◆ Task directions
Lines that include the word "object" are the ones to copy.

(A block of data)
** begin **

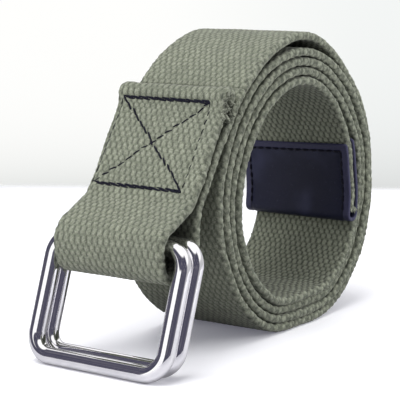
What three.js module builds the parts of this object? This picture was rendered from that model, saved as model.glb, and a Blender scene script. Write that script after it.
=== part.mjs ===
// Double-ring belt of flat cotton webbing, wound into a coil that stands on its outer turn.
// Millimetres, +Z up. X runs from the rings (-X) across the coil (+X), and Y across the webbing.
// The origin is the middle of the flat on which the coil stands.
import * as THREE from 'three';

// Webbing, one length from the folded hem, through both rings, to the leather tip
const WEBBING_WIDTH = 38;
const WEBBING_THICKNESS = 2.3;

// Coil: bearings in degrees about its middle, 0 towards +X and 90 upwards
const COIL_MIDDLE = new THREE.Vector2(3, 45.6);
const RUN_OFF_BEARING = 137;
const WEBBING_END_BEARING = -21.5;
const WHOLE_TURNS = 4;
const COIL_STEP = 6;
const LOWEST_BEARING = -90;
const FLAT_REACH = 35;
const FLAT_PITCH = 2.65;

// The coil every 45 degrees: its outline, which sags low on the right, and the pitch of its turns
const COIL_OUTLINE = [
  { bearing: -180, radius: 48.2, pitch: 3.05 },
  { bearing: -135, radius: 49.4, pitch: 2.9 },
  { bearing: -90, radius: 48.9, pitch: 2.65 },
  { bearing: -45, radius: 49.6, pitch: 2.7 },
  { bearing: 0, radius: 46.9, pitch: 2.6 },
  { bearing: 45, radius: 44.3, pitch: 2.85 },
  { bearing: 90, radius: 44.6, pitch: 2.95 },
  { bearing: 135, radius: 45.8, pitch: 3.2 },
];

// The outermost turn lifts off the next one over the top of the coil
const LIFT_BEARING = 86;
const LIFT_SPREAD = 42;
const LIFT_HEIGHT = 1.9;

// How far the last turn stands in from its neighbour, up from below its end, in even steps
const LAST_TURN = [
  { bearing: -30, standIn: 1.0 },
  { bearing: -15, standIn: 2.4 },
  { bearing: 0, standIn: 3.7 },
  { bearing: 15, standIn: 2.9 },
  { bearing: 30, standIn: 1.7 },
  { bearing: 45, standIn: 0.9 },
  { bearing: 60, standIn: 0.4 },
  { bearing: 75, standIn: 0.1 },
  { bearing: 90, standIn: 0 },
];

// Ring end of the webbing, followed from the coil to the hem: each row is a straight or an arc
const RING_END_ROUTE = [
  { stretch: 'run off', length: 14.2, turn: 12.5 },
  { stretch: 'sewn, back layer', length: 21.0, turn: 2.8 },
  { stretch: 'behind the bars', length: 12.1, turn: 29.2 },
  { stretch: 'under the bars, back', length: 16.4, turn: -91 },
  { stretch: 'under the bars, front', length: 7.8, turn: -84 },
  { stretch: 'front of the bars', length: 2.0, turn: 4 },
  { stretch: 'over the front bar', length: 8.7, turn: -70 },
  { stretch: 'over the back bar', length: 9.2, turn: -1 },
  { stretch: 'up to the seam', length: 4.6, turn: 31.5 },
  { stretch: 'sewn, front layer', length: 24.3, turn: 0 },
  { stretch: 'over the turned end', length: 6.6, turn: 30 },
  { stretch: 'hem, front edge', length: 2.6, turn: -75 },
  { stretch: 'hem, top', length: 1.0, turn: -10 },
  { stretch: 'hem, back edge', length: 3.0, turn: -135 },
  { stretch: 'turned-under end', length: 1.8, turn: 0 },
];
const ROUTE_STEP_ANGLE = 10;
const ROUTE_STEP_LENGTH = 10;

// Leather tip, folded round the free end of the webbing
const LEATHER_WIDTH = 38.6;
const LEATHER_THICKNESS = 1.3;
const LEATHER_FLAP = 26;
const LEATHER_CLEARANCE = 0.25;
const LEATHER_END_ROOM = 1.4;
const LEATHER_FOLD_DEPTH = 1.2;
const LEATHER_FOLD_STEPS = 8;

// Two alike rings of round wire, each bent to a rounded rectangle
const RING_WIDTH = 50.5;
const RING_HEIGHT = 40;
const WIRE_DIAMETER = 5;
const RING_CORNER_RADIUS = 6.3;
const RING_BAR_HEIGHT = 35.5;
const RING_BARS = [
  { name: 'ring_front', x: -64.5 },
  { name: 'ring_back', x: -58.6 },
];
const WIRE_SIDES = 12;
const CORNER_STEPS = 6;

const degrees = THREE.MathUtils.degToRad;

function cotton(color) {
  return new THREE.MeshStandardMaterial({ color, roughness: 0.95, metalness: 0 });
}

function leather(color) {
  return new THREE.MeshStandardMaterial({ color, roughness: 0.55, metalness: 0 });
}

function chrome(color) {
  return new THREE.MeshStandardMaterial({ color, roughness: 0.08, metalness: 1 });
}

/** A column of the coil's table at any bearing, smooth through its rows. */
function coilValue(column, bearing) {
  const rows = COIL_OUTLINE.length;
  const place = THREE.MathUtils.euclideanModulo((bearing - COIL_OUTLINE[0].bearing) / 360, 1) * rows;
  const row = Math.floor(place);
  const t = place - row;
  const [a, b, c, d] = [-1, 0, 1, 2].map((k) => COIL_OUTLINE[(row + k + rows) % rows][column]);
  return b + 0.5 * t * (c - a + t * (2 * a - 5 * b + 4 * c - d + t * (3 * (b - c) + d - a)));
}

/** How far the outermost turn is lifted, `travel` degrees from where the belt runs off the coil. */
function lift(travel) {
  const off = Math.abs(RUN_OFF_BEARING - travel - LIFT_BEARING) / LIFT_SPREAD;
  return off < 1 ? 0.5 * LIFT_HEIGHT * (1 + Math.cos(Math.PI * off)) : 0;
}

const lastTurnCurve = new THREE.SplineCurve(
  LAST_TURN.map(({ bearing, standIn }) => new THREE.Vector2(bearing, standIn)),
);

/** How far the webbing stands in from its neighbour: nothing before the last turn. */
function standIn(travel) {
  const bearing = RUN_OFF_BEARING - travel + 360 * WHOLE_TURNS;
  const [first, last] = [LAST_TURN[0].bearing, LAST_TURN[LAST_TURN.length - 1].bearing];
  return lastTurnCurve.getPoint(THREE.MathUtils.clamp((bearing - first) / (last - first), 0, 1)).y;
}

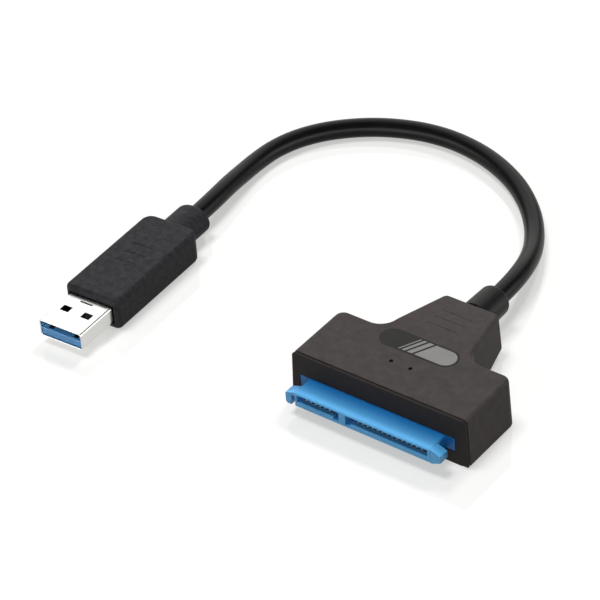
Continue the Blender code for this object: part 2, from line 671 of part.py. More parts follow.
def make_receptacle(shop):
    """The blue receptacle: body, wings, shoulders behind the bezel, slots and contact cavities.

    The hook at the signal end stands off the body by a slit, and the one at the power end is solid
    with a raked underside.
    """
    half_body, half_wing = RECEPTACLE_WIDTH / 2, WING_WIDTH / 2
    front = -RECEPTACLE_REACH

    def block(half, start, low, end, high):
        return box((RECEPTACLE_SHIFT - half, start, low), (RECEPTACLE_SHIFT + half, end, high))

    body = block(half_body, front, RECEPTACLE_BOTTOM, SHOULDER_REAR - SINK, RECEPTACLE_TOP)
    receptacle = shop.piece("sata_receptacle", body, (0.02, 0.2, 0.55), 0.35)
    bevel(receptacle, RECEPTACLE_EDGE, 1)
    shop.join(receptacle, block(half_wing, 0.0, WING_BOTTOM, SHOULDER_FRONT + SINK, WING_TOP))
    shop.join(receptacle, block(half_wing, SHOULDER_FRONT, SHOULDER_BOTTOM, SHOULDER_REAR, SHOULDER_TOP))
    shoulder = half_body + FINE_GAP
    slit_outer = shoulder + HOOK_SLIT
    hook_outer = slit_outer + HOOK_WIDTH
    hook_root = half_body - RECEPTACLE_EDGE - SINK
    top, bottom = RECEPTACLE_TOP - FINE_GAP, RECEPTACLE_BOTTOM
    slit_top = SLOT_TOP - FINE_GAP
    upper = [(hook_root, top), (shoulder, top), (hook_outer, top - HOOK_SLOPE)]
    slit_hook = upper + [
        (hook_outer, bottom + HOOK_CHAMFER), (hook_outer - HOOK_CHAMFER, bottom), (slit_outer, bottom),
        (slit_outer, slit_top), (hook_root, slit_top),
    ]
    raked_hook = upper + [
        (hook_outer, bottom + HOOK_RAKE_RISE), (hook_outer - HOOK_RAKE_RUN, bottom),
        (hook_root, bottom + FINE_GAP),
    ]
    for side, outline in ((-1, slit_hook[::-1]), (1, raked_hook)):
        shape = [(RECEPTACLE_SHIFT + side * x, z) for x, z in outline]
        shop.join(receptacle, facing_plate(shape, front + FINE_GAP, front + HOOK_DEPTH))
    signal, power = contact_places()
    slots = (
        (signal[0] - SIGNAL_END_MARGIN, signal[-1] + SIGNAL_KEY_MARGIN,
         signal[-1] + SIGNAL_KEY_MARGIN - KEY_WIDTH),
        (power[0] - POWER_KEY_MARGIN, power[-1] + POWER_END_MARGIN, power[0] - POWER_KEY_MARGIN),
    )
    outside, slot_rear = front - CUT_OVERRUN, front + SLOT_DEPTH
    for left, right, key in slots:
        shop.cut(receptacle, box((left, outside, SLOT_BOTTOM), (right, slot_rear, SLOT_TOP)))
        shop.cut(receptacle, box((left, outside, SLOT_TOP - SINK), (right, front + MOUTH_DEPTH, CAVITY_TOP)))
        low = (key, outside, SLOT_BOTTOM - KEY_DROP)
        shop.cut(receptacle, box(low, (key + KEY_WIDTH, slot_rear, SLOT_BOTTOM + SINK)))
    for x in signal + power:
        low = (x - CAVITY_WIDTH / 2, front + MOUTH_DEPTH - SINK, CAVITY_BOTTOM)
        high = (x + CAVITY_WIDTH / 2, SHOULDER_REAR + CUT_OVERRUN, CAVITY_TOP)
        shop.cut(receptacle, box(low, high))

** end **

◆ Answer to this exercise
What three.js module builds the parts of this object? This picture was rendered from that model, saved as model.glb, and a Blender scene script. Write that script after it.
Continue the Blender code for this object: part 2, from line 671 of part.py. More parts follow.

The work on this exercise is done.